JSON records of objects:
────────────────────

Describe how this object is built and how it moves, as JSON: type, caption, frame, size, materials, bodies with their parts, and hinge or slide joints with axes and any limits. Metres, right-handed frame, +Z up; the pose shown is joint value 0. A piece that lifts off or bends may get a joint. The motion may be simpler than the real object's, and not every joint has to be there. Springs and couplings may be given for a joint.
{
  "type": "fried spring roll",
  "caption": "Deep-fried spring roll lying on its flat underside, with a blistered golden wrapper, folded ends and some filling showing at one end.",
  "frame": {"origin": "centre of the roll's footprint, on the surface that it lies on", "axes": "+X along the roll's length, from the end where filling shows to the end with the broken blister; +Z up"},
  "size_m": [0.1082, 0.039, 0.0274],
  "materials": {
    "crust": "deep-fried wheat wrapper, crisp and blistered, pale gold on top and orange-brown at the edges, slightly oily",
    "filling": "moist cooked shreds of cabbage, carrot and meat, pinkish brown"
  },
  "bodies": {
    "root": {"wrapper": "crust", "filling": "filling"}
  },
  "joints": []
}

────────────────────

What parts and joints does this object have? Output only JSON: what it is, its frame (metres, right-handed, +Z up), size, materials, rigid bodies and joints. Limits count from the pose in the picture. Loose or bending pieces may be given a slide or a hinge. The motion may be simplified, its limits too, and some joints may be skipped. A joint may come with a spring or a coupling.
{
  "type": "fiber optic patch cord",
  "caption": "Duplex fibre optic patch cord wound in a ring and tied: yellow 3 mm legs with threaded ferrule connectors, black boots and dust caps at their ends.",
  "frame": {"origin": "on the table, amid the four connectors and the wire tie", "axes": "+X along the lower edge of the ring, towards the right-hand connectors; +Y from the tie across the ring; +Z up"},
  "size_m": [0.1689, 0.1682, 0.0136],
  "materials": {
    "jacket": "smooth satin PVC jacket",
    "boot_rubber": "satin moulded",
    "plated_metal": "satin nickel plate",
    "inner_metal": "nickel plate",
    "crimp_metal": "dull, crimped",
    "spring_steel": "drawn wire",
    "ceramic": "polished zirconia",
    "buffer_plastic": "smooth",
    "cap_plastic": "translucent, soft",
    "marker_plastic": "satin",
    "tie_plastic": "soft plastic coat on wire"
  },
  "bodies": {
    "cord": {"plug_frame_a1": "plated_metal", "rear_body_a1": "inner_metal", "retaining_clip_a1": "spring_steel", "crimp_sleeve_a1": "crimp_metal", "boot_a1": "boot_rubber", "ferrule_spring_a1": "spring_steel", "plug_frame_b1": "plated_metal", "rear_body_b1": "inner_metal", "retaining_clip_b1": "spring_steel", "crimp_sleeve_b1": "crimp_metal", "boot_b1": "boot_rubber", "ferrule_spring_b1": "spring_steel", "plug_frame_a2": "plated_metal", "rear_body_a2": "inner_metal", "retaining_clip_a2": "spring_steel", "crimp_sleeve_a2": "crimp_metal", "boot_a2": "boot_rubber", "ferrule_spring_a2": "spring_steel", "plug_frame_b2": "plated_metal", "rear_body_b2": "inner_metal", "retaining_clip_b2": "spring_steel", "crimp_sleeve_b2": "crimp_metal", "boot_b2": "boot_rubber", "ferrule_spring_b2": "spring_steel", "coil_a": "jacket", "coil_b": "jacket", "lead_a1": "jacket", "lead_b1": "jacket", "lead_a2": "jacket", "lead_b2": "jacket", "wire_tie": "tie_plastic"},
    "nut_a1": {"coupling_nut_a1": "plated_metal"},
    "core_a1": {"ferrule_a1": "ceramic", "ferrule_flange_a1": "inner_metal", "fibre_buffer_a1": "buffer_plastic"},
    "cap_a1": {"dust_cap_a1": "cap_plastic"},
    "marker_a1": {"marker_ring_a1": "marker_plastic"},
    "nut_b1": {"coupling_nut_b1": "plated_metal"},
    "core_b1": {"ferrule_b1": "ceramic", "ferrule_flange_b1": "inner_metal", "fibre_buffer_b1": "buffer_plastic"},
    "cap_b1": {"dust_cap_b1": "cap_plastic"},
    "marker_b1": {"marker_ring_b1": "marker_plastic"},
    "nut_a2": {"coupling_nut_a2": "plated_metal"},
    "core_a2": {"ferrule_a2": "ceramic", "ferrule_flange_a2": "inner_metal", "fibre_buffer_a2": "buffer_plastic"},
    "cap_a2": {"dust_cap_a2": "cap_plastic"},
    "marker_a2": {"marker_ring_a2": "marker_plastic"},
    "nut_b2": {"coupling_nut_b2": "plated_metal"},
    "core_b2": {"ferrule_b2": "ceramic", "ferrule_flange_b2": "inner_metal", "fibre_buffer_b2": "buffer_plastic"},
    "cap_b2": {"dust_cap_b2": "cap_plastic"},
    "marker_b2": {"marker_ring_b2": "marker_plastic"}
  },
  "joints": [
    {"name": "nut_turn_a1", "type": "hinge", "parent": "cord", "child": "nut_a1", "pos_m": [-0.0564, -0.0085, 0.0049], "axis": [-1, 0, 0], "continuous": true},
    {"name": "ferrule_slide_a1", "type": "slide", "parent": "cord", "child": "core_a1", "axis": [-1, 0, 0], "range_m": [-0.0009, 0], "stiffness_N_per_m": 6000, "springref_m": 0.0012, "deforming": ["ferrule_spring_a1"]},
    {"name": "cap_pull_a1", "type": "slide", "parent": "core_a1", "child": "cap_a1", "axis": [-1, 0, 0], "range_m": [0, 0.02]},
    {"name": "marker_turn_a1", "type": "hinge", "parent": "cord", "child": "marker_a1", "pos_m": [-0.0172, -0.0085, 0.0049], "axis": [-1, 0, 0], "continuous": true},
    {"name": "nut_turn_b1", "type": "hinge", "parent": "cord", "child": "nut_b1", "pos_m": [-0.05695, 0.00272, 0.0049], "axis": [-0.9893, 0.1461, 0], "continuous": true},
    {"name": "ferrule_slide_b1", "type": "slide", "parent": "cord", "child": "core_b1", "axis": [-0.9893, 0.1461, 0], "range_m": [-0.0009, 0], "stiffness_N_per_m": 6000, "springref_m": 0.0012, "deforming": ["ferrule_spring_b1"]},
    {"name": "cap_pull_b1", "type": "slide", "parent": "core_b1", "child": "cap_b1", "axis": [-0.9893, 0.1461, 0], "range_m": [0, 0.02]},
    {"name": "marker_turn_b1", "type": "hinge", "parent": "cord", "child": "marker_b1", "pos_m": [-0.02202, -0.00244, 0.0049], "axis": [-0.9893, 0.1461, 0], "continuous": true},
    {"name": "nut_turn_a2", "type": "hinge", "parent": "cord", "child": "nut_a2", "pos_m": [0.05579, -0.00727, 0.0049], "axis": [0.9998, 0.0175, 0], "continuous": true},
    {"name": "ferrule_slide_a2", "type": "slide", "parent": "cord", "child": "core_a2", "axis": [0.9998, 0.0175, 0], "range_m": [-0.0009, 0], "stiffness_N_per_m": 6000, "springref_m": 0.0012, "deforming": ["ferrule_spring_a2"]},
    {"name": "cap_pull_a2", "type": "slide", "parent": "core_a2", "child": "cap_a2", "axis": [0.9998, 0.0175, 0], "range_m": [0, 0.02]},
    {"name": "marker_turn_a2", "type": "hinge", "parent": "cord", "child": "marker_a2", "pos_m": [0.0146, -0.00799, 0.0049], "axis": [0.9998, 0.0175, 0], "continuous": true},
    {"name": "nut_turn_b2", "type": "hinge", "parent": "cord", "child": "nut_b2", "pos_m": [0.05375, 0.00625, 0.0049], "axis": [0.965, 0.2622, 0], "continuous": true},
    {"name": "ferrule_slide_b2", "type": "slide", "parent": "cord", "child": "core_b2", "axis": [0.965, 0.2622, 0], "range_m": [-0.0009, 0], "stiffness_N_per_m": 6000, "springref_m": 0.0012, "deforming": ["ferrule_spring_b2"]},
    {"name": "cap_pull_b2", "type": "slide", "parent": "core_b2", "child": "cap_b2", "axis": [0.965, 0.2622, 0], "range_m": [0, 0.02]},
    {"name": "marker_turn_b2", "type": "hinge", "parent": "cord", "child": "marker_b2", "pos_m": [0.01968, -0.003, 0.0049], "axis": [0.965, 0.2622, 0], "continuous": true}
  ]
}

────────────────────

* [What to work on]: Which lines contain the word "that"? Return each of them.

* [The completed task]:
Describe how this object is built and how it moves, as JSON: type, caption, frame, size, materials, bodies with their parts, and hinge or slide joints with axes and any limits. Metres, right-handed frame, +Z up; the pose shown is joint value 0. A piece that lifts off or bends may get a joint. The motion may be simpler than the real object's, and not every joint has to be there. Springs and couplings may be given for a joint.
  "frame": {"origin": "centre of the roll's footprint, on the surface that it lies on", "axes": "+X along the roll's length, from the end where filling shows to the end with the broken blister; +Z up"},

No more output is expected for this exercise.